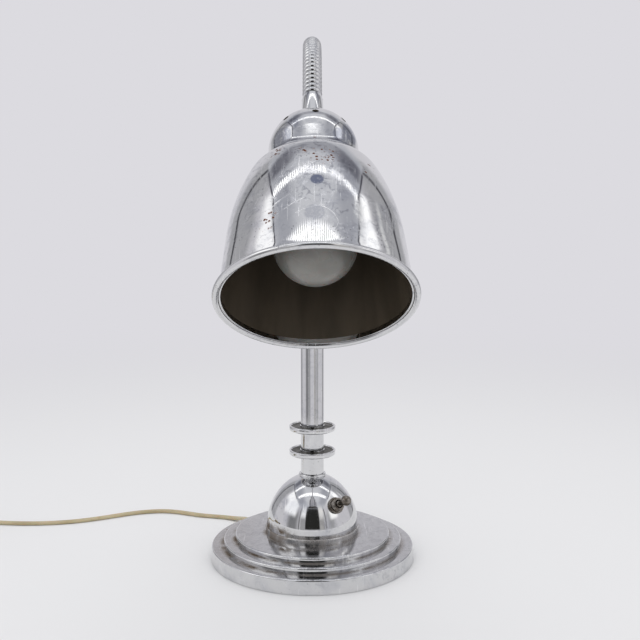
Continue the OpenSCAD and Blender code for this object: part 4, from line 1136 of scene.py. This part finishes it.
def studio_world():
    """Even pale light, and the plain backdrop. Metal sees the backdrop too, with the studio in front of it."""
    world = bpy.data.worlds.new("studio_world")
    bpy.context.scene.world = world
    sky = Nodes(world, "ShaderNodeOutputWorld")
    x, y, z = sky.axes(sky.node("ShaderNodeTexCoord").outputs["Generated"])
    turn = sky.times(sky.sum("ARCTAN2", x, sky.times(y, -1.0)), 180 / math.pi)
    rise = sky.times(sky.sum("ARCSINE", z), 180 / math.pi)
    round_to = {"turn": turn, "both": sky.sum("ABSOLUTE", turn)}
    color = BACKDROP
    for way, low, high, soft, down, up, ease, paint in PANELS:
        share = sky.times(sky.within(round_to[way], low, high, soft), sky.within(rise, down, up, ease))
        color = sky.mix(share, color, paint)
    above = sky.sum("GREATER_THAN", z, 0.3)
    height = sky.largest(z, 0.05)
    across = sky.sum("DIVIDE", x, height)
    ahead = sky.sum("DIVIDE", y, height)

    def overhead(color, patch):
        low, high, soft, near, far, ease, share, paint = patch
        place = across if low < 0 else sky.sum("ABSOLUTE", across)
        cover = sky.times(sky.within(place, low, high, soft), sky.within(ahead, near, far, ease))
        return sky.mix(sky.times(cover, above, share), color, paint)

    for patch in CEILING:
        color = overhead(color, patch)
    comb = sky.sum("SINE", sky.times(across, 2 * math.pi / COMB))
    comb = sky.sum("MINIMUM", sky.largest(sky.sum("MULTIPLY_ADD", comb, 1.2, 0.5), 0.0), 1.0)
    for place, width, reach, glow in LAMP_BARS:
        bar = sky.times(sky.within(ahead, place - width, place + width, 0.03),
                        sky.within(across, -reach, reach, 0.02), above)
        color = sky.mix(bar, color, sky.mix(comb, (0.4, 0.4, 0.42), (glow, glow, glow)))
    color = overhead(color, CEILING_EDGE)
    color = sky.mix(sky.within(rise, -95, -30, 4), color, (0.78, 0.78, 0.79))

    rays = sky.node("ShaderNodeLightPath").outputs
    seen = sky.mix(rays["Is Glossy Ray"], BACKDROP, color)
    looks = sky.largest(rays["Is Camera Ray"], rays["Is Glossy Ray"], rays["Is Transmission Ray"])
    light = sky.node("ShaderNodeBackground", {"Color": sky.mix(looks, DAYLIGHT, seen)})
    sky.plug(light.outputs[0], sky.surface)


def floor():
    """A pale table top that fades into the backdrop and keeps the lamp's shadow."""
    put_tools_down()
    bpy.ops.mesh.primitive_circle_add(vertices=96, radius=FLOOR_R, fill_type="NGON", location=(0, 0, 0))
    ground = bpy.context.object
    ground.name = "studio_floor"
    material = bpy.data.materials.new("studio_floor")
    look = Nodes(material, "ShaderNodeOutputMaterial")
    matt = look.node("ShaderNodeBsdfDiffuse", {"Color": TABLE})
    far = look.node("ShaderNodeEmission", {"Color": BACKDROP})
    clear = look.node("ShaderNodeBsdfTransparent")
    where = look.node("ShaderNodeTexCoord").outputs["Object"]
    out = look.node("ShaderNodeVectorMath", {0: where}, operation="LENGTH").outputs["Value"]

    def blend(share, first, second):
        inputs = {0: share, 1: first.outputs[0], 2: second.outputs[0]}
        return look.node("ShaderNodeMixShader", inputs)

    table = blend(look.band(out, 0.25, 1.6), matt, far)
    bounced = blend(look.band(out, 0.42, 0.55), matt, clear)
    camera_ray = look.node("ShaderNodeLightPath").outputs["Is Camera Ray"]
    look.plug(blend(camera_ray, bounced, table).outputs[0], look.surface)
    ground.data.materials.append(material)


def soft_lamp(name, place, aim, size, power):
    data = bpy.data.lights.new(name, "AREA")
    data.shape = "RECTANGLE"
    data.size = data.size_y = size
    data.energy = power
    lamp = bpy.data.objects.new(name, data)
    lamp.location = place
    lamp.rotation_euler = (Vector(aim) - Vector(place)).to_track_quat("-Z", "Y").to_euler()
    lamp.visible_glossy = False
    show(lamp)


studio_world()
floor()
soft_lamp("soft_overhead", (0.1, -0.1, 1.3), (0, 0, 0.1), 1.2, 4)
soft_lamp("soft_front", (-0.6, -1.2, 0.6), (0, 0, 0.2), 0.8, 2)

• • • • • • •

**WORK REQUIRED**: Quote exactly the lines running from the start of the listing above through the line where "return sky.mix(sky.times(cover, above, share), color, paint)" is found, and output no other lines.

**RESPONSE TO THE EXERCISE**:
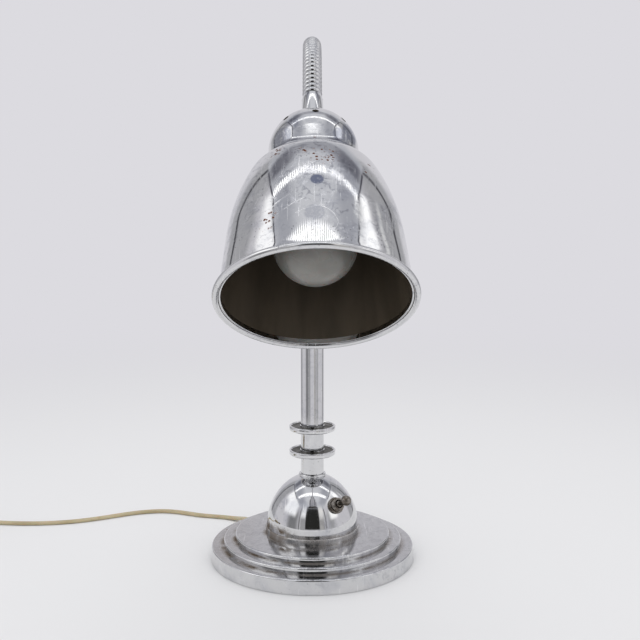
Continue the OpenSCAD and Blender code for this object: part 4, from line 1136 of scene.py. This part finishes it.
def studio_world():
    """Even pale light, and the plain backdrop. Metal sees the backdrop too, with the studio in front of it."""
    world = bpy.data.worlds.new("studio_world")
    bpy.context.scene.world = world
    sky = Nodes(world, "ShaderNodeOutputWorld")
    x, y, z = sky.axes(sky.node("ShaderNodeTexCoord").outputs["Generated"])
    turn = sky.times(sky.sum("ARCTAN2", x, sky.times(y, -1.0)), 180 / math.pi)
    rise = sky.times(sky.sum("ARCSINE", z), 180 / math.pi)
    round_to = {"turn": turn, "both": sky.sum("ABSOLUTE", turn)}
    color = BACKDROP
    for way, low, high, soft, down, up, ease, paint in PANELS:
        share = sky.times(sky.within(round_to[way], low, high, soft), sky.within(rise, down, up, ease))
        color = sky.mix(share, color, paint)
    above = sky.sum("GREATER_THAN", z, 0.3)
    height = sky.largest(z, 0.05)
    across = sky.sum("DIVIDE", x, height)
    ahead = sky.sum("DIVIDE", y, height)

    def overhead(color, patch):
        low, high, soft, near, far, ease, share, paint = patch
        place = across if low < 0 else sky.sum("ABSOLUTE", across)
        cover = sky.times(sky.within(place, low, high, soft), sky.within(ahead, near, far, ease))
        return sky.mix(sky.times(cover, above, share), color, paint)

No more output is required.